Eravamo all’indomani di Apollo 11. Gli risposero. Ci mostra la lettera. Congratulazioni e grazie, terremo presente. La risposta non era affatto di maniera, gli mandarono le fotografie degli astronauti di Apollo11 e poi di quelli di Apollo 12 e 13, queste ultime con gli autografi. Ma poi cosa fanno?.

Il Bepi più ci ripensa e più s’incavola. Vanno sulla Luna con Apollo 14, scendono e camminano, ma si fermano prima di raggiungere i bordi del cratere. In salita si bloccano. E il Bepi? – “Aspetto una lettera,perché gli ho rinnovato la proposta. Devono decidersi a mandare gli alpinisti. Allora sarà una vera conquista. Io sono pronto”».

Tornando a parlare di “alpinismo terreno” e di Bepi De Francesch, bisogna parlare del “marchio di fabbrica” con il quale segna le sue salite artificiali. Egli riesce a salire sull’ultimo gradino col piede sinistro e mettere il destro incrociato all’interno, dinanzi al sinistro, tanto da poter spingere con la punta sulla roccia. E’ la sua specialità . In tal modo mantiene l’equilibrio, ma soprattutto riesce a piantare il chiodo molto in alto ( i famosi 140 centimetri).
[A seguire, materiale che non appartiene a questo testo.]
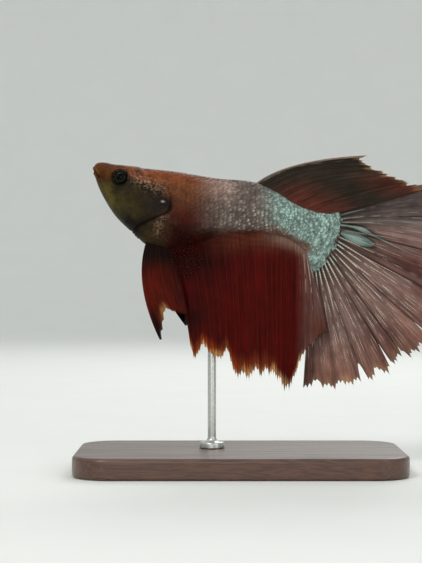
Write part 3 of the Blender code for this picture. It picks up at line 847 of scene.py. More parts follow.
def caudal_at(u, r):
    root = caudal_root(1 - u)
    angle = np.radians(mix(*CAUDAL_ANGLES, u))
    tip = CAUDAL_MIDDLE + CAUDAL_RADIUS * joined(np.cos(angle), np.sin(angle))
    bend = mix(root, tip, 0.45)
    bend[..., 1] += 2.6 * np.maximum(1 - 2.4 * u, 0)
    along = np.maximum(r, 0)
    lean = 0.9 * along + 1.2 * along * along * (1 - u)
    folds = 0.22 * along * np.sin(math.tau * 14 * u + 2 * np.sin(9 * u))
    return fin_point(root, bend, tip, r, SPINE_BEND + lean + 1.3 * along**1.5 * caudal_pleat(u) + folds)


def anal_at(u, r):
    root_x = mix(*ANAL_ROOTS, u)
    section = sections(root_x)
    root = joined(section.keel_x, section.keel_z)
    along = np.maximum(r, 0)
    ripple = along * (0.55 * wave(2.6 * u + 0.5) + 0.1 * wave(13 * u))
    y = spine_sway(root_x) - 1.9 * along**0.8 * u**3 + ripple
    return fin_point(root, mix(*ANAL_BENDS, u[..., None]), edge_point(ANAL_EDGE, u), r, y)


def pelvic_at(word, u, r):
    swing = PELVIC_SWING[word]
    bend = mix(*PELVIC_BENDS, u[..., None])
    bend[..., 0] += swing * mix(0.6, 0.3, u)
    along = np.maximum(r, 0)
    y = SIDES[word] * (0.9 + PELVIC_SPREAD[word] * along + 0.25 * along * wave(1.5 * u))
    points = fin_point(mix(*PELVIC_ROOTS, u[..., None]), bend, edge_point(PELVIC_EDGE, u), r, y)
    points[..., 0] += swing * along**2
    points[..., 2] += 0.43 * swing * along
    return points


def pectoral_at(word, u, r):
    root = mix(*PECTORAL_ROOTS, u[..., None])
    tip = edge_point(PECTORAL_EDGE, u)
    along = np.maximum(r, 0)
    out = flank(root[..., 0], root[..., 1]) + 0.35
    y = SIDES[word] * (out + 3.1 * along**0.9 - 0.9 * along**3)
    return fin_point(root, mix(root, tip, 0.5) + (0.5, 0.3), tip, r, y)


def normals_at(at, u, r, step=0.002):
    """The way across a fin's web at its places."""
    return unit(np.cross(at(u + step, r) - at(u - step, r), at(u, r + step) - at(u, r - step)))


# ---------------------------------------------------------------- the fins' markings


def amber_edge(u, edge, strength):
    """Clear amber where the web has worn thin, painted light shining through it, wider in patches along
    the edge.
    """
    patchy = ramp(np.sin(61 * u) + np.sin(27 * u + 2), -0.8, 1.0)
    streaky = mix(0.45, 1.0, ramp(np.sin(173 * u + 3 * np.sin(41 * u)), -0.6, 0.6))
    return AMBER, strength * streaky * ramp(edge, mix(0.975, 0.93, patchy), mix(1.0, 0.985, patchy))


# The thin turquoise strip over the caudal's leaf, seen from the side
CAUDAL_STRIP = route((45.4, -10.6), (48.0, -10.9), (50.6, -11.5), (53.6, -13.0), (60.4, -16.3))


def caudal_paint(x, z, u, r, edge):
    """Dusky mauve-red, with painted shade in its pleats and folds, a turquoise leaf, black between its
    ray roots.
    """
    between_rays = 0.5 - 0.5 * np.cos(math.tau * (u * CAUDAL_RAYS + 0.5))
    leaf = oval(x, z, (50.1, -13.4), (3.3, 0.95), lean=-22)
    strip = near(CAUDAL_STRIP, x, z)
    over = strip.distance - (0.16 + 0.3 * bell(strip.share, 0.16, 0.55) - 0.08 * strip.share)
    # painted shade: dark lines along the folds that run into the slits
    folds = [
        (CAUDAL_FOLD_SHADE * 0.5, 0.8 * bell(u - middle - 0.012 * (start - r), 0.0045) * ramp(r, 0.12, 0.35))
        for middle, start in CAUDAL_SLITS
    ]
    return lay(
        CAUDAL_MAUVE,
        (CAUDAL_GREY, ramp(u, 0.26, 0.12)),
        (CAUDAL_RED, ramp(r, 0.5, 0.95) * ramp(u, 0.2, 0.6) * 0.7),
        (CAUDAL_WINE, 0.85 * spot(x, z, (61.5, -18.6), (8.5, 2.7), lean=-24)),
        (CAUDAL_WINE, 0.9 * spot(x, z, (42.6, -30.0), (2.2, 2.8))),
        # painted shade in the pleats of the web
        (CAUDAL_FOLD_SHADE, 0.35 * ramp(caudal_pleat(u), 0.1, 1.0) * ramp(r, 0.1, 0.35)),
        *folds,
        (CHARCOAL, 0.9 * ramp(r, 0.45, 0.05) * (0.35 + 0.65 * between_rays)),
        (CHARCOAL, 0.8 * ramp(leaf, 1.35, 1.1)),
        (STALK * mix(0.55, 0.85, ramp(leaf, 0.9, 0.3))[..., None], ramp(leaf, 1.06, 0.92)),
        (CHARCOAL, 0.8 * ramp(over, 0.5, 0.2) * ramp(strip.share, 1.0, 0.6)),
        (STALK * 0.95, ramp(over, 0.08, -0.06) * mix(1.0, 0.5, strip.share)),
        amber_edge(u, edge, 0.3 * ramp(u, 0.4, 0.7)),
    )


def caudal_glint(u, r):
    return mix(0.7, 1.0, ramp(r, 0.5, 0.1)) * ramp(r, 1.0, 0.7) * mix(0.3, 1.0, ramp(u, 0.25, 0.5))


def anal_paint(x, z, u, r, edge):
    """Deep red, brown streaks along its root, nearly black in front, amber at its worn tips as painted
    light shining through.
    """
    streak = 0.5 + 0.5 * np.sin(math.tau * (z + 0.12 * x) / 1.1 + np.sin(x * 0.9))
    return lay(
        ANAL_RED,
        (ANAL_TOP, ramp(r, 0.2, 0.02) * ramp(x, 18, 27) * mix(0.55, 1.0, streak)),
        (NEAR_BLACK, 0.85 * spot(x, z, (18.4, -17.2), (7.0, 3.9))),
        (NEAR_BLACK, 0.7 * spot(x, z, (19.4, -28.2), (2.6, 3.2))),
        (CAUDAL_MAUVE * 0.8, 0.6 * ramp(u, 0.8, 1.0)),
        (KEEL_BROWN * 0.8, 0.85 * spot(x, z, (42.8, -30.4), (2.2, 2.8))),
        (STALK_BROWN, ramp(r, 0.12, 0.0) * ramp(x, 30, 37)),
        # painted light: an orange glow at the thin edge of its front part, light shining through the web
        (EMBER, 0.6 * ramp(edge, 0.86, 0.97) * ramp(u, 0.75, 0.5)),
        amber_edge(u, edge, 0.85 * ramp(u, 0.92, 0.86)),
    )


def anal_glint(u, r):
    return 0.5 * ramp(u, 0.84, 0.94) * ramp(r, 0.75, 0.3)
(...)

Tedeschi, austriaci e italiani soffrono molto per ripetere i suoi itinerari.

 

1979Giovanni Paolo II sale con la funivia sulla Marmolada. Ad attenderlo c’è Bepi De Francesch, che gli regala la corda seminuova adoperata con Fiorenzo Vanzetta per aprire in arrampicata libera la via, per l’appunto denominata Giovanni Paolo II. Il Papa riceve il dono ringraziando. Accanto a loro ad osservare la scena, due alpinisti polacchi: Marek Zygmund e Okon Cywinski, giunti da Cracovia a piedi(1300 chilometri)!. I loro scarponi sono testimoni del lungo cammino. Giovanni Paolo II infila sulle loro spalle la corda dicendo: «Portatela al museo dell’università di Cracovia a mio ricordo».